Defining And Registering Features

1. Instantiate a Client

To start, let's instantiate a client. We'll specify the namespace "development" as we are simply playing around. We will be using this client to register features and trigger jobs later. Make sure to input your API key here that we generated earlier.

main.py
from glacius import SnowflakeSource, Client
 
client = Client(api_key="***", namespace="development")
2. Define A Data Source

Let's define a data source. We'll use snowflake as an example. This table contains items interaction data on items for our hypothetical e-commerce app. We'll make sure to specify the timestamp_col as this allows Glacius to perform point-in-time joins.

main.py
from glacius import SnowflakeSource
 
item_engagement_data_source = SnowflakeSource(
    name = "global_item_engagement_data",
    description = "item engagement data",
    timestamp_col = "timestamp",
    table = "global_item_engagement_data",
    database = "gradiently",
    schema="public" 
)
3. Defining Your Feature Bundle

Features are grouped into logical groups called feature bundles. A feature bundle is a logical grouping of features that share an entity and a datasource. For example, we could have a feature bundle for user features, another for item features, and another for user-item features.

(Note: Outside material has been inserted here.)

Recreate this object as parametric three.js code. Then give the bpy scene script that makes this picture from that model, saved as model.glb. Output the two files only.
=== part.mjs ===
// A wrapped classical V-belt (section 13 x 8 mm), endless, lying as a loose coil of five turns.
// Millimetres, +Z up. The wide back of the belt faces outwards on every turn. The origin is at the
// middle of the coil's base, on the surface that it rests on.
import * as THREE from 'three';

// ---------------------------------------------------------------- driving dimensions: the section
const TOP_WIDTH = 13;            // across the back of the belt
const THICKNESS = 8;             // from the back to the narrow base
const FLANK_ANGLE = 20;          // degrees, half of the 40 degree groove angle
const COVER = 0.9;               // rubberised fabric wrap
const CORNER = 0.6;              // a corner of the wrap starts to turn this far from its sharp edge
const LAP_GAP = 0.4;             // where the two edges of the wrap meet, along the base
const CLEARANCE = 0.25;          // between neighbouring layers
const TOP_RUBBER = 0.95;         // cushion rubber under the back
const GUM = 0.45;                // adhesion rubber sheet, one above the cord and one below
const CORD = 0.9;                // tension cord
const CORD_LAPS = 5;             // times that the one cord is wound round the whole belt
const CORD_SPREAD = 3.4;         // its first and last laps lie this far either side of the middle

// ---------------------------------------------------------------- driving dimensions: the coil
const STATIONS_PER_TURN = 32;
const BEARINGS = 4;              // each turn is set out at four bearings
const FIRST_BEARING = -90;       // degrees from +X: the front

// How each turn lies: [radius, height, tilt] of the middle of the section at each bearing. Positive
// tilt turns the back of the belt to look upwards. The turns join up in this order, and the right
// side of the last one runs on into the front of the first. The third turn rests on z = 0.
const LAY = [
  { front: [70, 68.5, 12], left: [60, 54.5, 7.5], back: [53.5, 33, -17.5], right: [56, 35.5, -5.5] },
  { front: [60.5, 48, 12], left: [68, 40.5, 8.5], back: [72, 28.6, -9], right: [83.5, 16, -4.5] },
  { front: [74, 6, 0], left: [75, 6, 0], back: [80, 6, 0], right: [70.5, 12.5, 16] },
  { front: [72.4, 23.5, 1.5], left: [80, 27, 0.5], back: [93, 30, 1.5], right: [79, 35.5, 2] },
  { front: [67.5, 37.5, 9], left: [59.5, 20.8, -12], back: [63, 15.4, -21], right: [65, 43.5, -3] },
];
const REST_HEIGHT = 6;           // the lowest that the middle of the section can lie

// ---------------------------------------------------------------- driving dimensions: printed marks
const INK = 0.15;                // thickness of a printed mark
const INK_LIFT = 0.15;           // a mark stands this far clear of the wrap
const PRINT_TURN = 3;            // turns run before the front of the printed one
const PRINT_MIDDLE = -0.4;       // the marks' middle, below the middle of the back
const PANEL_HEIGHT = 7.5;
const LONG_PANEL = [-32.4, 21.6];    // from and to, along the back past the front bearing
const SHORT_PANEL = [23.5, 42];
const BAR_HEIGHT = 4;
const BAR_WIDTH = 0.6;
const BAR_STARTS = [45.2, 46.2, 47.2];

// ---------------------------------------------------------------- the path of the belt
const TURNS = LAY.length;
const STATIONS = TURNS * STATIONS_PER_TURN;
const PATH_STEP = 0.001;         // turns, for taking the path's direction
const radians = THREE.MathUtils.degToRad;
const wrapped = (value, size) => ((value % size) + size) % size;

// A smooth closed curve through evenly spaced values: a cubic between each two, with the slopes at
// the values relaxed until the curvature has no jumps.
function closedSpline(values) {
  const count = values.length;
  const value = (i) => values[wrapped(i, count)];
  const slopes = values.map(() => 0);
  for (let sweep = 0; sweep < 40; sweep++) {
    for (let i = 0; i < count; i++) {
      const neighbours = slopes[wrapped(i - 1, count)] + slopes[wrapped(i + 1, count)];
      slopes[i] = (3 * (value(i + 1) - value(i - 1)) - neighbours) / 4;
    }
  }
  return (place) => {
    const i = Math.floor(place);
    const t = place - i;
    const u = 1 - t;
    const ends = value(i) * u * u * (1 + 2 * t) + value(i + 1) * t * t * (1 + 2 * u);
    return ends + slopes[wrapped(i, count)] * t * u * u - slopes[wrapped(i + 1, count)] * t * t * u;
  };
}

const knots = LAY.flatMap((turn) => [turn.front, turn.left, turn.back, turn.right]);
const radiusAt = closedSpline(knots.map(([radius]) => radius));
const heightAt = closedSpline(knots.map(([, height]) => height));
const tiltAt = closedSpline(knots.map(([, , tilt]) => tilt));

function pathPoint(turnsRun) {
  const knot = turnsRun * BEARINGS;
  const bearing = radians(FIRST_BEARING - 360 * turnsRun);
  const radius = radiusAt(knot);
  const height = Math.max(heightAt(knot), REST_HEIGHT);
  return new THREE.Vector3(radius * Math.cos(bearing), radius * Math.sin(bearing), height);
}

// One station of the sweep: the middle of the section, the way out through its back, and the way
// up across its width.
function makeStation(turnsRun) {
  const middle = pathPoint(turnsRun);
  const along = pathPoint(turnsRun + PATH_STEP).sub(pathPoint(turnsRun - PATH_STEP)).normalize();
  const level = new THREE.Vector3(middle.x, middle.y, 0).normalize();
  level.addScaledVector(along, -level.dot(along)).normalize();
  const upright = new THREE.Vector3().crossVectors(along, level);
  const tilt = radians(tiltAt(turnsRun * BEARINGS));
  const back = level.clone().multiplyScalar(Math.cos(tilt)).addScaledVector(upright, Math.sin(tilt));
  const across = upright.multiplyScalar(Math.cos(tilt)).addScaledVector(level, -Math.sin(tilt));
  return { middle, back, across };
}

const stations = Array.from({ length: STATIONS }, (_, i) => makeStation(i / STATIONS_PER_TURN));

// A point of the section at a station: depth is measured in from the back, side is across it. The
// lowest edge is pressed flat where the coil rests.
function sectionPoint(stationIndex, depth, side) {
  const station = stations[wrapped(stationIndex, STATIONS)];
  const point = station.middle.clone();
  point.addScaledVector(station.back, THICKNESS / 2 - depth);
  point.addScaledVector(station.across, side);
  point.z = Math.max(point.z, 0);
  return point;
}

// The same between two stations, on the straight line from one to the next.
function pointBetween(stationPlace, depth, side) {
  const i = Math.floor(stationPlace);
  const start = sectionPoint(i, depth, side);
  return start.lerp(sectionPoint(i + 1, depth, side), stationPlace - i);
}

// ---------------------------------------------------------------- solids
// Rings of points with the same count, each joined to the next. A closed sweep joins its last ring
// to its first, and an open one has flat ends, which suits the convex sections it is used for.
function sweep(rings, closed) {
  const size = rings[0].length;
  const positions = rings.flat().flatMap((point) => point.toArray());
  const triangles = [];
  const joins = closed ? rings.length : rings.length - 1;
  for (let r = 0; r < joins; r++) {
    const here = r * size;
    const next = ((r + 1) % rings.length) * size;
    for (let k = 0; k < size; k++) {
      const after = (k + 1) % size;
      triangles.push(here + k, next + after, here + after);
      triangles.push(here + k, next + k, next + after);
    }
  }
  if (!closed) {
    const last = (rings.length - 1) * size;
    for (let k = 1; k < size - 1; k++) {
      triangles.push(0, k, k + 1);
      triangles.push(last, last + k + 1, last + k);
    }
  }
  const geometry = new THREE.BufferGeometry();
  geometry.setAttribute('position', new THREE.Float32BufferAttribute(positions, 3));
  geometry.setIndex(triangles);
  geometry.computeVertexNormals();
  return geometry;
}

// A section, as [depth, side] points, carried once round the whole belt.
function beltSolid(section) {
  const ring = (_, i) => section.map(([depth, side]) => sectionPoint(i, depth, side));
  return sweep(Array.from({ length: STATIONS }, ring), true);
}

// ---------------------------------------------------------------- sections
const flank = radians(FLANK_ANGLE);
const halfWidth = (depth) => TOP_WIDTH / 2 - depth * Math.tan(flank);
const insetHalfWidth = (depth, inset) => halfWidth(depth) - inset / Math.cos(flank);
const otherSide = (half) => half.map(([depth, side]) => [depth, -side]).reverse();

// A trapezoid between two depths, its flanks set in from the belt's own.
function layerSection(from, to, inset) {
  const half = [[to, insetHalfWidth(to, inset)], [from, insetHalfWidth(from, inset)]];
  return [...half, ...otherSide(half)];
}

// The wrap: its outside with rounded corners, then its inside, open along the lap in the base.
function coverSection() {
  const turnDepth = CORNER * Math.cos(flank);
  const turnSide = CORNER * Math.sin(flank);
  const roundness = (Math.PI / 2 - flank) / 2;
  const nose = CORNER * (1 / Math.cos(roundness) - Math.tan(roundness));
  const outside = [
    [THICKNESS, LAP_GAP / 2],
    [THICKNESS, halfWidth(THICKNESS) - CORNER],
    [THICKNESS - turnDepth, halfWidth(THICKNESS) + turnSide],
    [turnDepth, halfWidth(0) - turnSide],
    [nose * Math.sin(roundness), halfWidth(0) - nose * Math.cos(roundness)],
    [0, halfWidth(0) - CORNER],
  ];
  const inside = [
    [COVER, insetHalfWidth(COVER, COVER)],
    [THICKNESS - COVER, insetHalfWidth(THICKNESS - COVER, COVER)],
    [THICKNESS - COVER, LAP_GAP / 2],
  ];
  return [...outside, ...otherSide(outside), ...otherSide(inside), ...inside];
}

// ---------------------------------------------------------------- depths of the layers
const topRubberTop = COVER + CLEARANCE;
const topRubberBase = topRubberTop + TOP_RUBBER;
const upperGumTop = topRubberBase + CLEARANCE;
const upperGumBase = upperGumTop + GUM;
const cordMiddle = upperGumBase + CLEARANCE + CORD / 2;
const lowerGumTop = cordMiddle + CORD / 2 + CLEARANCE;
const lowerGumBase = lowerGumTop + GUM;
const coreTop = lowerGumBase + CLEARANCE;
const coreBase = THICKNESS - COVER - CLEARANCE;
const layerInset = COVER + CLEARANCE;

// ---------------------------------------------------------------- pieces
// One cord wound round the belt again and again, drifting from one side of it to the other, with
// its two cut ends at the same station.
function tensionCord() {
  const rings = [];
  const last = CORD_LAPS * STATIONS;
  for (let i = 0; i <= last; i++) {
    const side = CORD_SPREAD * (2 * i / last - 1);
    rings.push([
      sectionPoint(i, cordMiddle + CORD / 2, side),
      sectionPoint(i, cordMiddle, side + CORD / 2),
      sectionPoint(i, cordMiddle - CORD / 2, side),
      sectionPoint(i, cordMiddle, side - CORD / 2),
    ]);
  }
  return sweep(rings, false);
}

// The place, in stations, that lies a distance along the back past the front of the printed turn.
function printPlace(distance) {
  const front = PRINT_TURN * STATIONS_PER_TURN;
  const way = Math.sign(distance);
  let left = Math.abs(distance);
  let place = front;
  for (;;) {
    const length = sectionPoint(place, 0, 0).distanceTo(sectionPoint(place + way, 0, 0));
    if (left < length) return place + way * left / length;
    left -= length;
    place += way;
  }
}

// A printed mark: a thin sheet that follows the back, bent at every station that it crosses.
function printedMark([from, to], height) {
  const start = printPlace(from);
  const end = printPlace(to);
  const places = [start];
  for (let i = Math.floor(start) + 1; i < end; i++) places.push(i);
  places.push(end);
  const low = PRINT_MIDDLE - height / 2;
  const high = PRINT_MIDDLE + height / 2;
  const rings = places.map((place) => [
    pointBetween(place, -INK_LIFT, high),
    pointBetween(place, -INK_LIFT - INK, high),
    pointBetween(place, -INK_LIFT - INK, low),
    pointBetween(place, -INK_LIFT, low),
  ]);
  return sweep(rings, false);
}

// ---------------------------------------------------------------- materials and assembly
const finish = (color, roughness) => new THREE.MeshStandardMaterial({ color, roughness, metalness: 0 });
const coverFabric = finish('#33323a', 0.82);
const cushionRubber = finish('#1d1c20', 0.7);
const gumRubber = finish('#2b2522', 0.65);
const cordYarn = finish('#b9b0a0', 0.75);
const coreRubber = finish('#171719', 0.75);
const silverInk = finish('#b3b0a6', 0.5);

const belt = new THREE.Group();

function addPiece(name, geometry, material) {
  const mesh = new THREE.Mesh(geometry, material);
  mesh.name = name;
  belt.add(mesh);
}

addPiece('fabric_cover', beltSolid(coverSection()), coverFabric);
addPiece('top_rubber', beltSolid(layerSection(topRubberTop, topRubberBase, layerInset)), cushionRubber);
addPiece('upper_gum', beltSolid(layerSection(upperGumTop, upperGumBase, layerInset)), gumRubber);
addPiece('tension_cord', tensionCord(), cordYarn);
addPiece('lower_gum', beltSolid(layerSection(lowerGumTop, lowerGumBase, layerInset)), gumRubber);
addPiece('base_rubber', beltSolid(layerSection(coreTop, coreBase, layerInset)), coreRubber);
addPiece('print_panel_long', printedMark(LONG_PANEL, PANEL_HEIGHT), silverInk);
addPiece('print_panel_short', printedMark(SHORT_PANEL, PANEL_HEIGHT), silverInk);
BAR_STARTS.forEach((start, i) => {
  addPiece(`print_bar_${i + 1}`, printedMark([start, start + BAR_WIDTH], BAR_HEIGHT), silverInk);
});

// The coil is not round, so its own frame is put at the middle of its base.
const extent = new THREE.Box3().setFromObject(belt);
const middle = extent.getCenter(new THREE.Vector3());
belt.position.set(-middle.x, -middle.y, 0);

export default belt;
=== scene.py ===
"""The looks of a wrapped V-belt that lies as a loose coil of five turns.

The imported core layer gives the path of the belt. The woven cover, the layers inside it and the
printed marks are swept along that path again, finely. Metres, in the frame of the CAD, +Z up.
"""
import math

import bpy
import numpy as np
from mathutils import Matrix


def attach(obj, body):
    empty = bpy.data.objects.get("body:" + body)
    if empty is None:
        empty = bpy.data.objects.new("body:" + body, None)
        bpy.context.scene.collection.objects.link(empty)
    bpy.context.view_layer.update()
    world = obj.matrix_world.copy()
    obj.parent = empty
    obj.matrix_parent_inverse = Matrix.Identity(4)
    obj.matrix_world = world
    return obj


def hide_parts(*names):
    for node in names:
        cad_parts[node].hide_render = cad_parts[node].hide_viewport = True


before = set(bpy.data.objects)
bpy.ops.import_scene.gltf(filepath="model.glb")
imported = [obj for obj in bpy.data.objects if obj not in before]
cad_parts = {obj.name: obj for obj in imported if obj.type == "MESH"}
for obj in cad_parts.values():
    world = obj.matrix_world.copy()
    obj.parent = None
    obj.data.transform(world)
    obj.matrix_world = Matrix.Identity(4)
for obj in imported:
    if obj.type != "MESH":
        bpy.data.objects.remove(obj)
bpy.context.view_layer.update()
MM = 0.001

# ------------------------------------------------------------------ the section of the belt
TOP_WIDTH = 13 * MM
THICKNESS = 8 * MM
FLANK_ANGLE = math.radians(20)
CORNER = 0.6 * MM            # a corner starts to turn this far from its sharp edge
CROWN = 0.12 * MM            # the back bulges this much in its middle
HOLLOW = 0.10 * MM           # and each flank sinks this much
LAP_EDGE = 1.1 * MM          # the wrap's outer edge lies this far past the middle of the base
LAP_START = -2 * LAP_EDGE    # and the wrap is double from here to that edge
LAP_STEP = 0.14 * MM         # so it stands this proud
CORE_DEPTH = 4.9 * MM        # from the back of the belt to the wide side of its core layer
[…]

Let's define our bundle here and add some aggregation features. we'll also need to specify the entity this bundle is attached to. Glacius also supports composite entities, but in this example, we have a simple single entity with a single join key.

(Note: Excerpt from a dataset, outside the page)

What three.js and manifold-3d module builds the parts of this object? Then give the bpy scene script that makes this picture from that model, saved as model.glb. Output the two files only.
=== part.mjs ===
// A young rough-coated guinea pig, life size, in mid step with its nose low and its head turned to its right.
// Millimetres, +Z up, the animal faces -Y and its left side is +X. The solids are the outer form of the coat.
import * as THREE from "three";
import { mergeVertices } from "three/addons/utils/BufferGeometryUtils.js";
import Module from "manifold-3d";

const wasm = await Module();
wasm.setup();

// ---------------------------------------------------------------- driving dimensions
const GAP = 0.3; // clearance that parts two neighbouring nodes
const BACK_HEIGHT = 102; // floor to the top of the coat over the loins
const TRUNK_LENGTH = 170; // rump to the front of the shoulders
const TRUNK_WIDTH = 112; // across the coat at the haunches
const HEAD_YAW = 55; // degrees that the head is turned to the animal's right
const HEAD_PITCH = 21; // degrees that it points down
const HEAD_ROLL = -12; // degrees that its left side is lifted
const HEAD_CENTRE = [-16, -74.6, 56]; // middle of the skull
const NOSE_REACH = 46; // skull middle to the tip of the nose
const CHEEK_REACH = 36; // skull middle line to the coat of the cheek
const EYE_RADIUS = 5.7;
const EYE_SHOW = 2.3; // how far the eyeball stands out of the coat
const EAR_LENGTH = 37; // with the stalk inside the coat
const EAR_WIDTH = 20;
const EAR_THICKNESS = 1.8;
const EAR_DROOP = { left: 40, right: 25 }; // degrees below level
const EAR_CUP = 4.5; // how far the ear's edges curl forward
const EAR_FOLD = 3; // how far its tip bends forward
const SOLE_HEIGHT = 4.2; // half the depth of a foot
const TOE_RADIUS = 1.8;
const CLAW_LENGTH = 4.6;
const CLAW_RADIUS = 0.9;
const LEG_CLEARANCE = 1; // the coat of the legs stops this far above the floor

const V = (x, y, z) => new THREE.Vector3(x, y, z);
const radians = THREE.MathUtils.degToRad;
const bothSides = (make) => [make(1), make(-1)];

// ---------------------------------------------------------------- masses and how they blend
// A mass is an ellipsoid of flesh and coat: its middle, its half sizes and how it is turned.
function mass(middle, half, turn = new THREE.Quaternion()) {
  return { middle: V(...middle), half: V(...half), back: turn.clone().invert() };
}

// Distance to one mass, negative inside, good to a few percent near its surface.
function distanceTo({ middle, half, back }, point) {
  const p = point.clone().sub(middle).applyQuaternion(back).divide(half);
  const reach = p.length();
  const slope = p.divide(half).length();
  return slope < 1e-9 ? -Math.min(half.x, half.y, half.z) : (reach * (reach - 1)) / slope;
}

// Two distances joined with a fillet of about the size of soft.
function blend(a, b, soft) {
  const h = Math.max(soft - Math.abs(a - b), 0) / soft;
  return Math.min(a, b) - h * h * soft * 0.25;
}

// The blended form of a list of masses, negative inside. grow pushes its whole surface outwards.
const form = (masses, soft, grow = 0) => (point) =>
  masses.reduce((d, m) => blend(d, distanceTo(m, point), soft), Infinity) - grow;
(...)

This defines the following feature (total items clicked) across the different time windows [1,3,5,7] days and also within these categories:

  • electronics_accessories
  • fashion_apparel
  • home_garden
main.py
from glacius import FeatureBundle, Entity, Int32
 
 
user_entity = Entity(keys=["user_id"])
 
user_bundle = FeatureBundle(
    name="user_feature_bundle",
    description="user features on item engagement data",
    source=item_engagement_data_source,
    entity=user_entity,    
)
 
categories = ["electronics_accessories", "fashion_apparel", "home_garden"]
time_windows = [1,3,5,7]
 
for category in categories:  
  user_bundle.add_features([
      Feature(
          name = f"total_items_clicked_{category}_{t}d",
          description = f"total items clicked over {t} days",
          expr = when(col("product_category") == category).then(col("item_click")).otherwise(0),
          dtype = Int32,
          agg=Aggregation(method=AggregationType.SUM, window=timedelta(days=t))
      ) for t time_windows
  ])
 
4. Register Your Feature Bundle

Finally, let's register our bundle. You can now view it from the UI!

main.py
response = client.register(feature_bundles=[user_bundle],
                          commit_msg="Added user feature bundle containing click features\
                          for electronics, fashion, and home garden")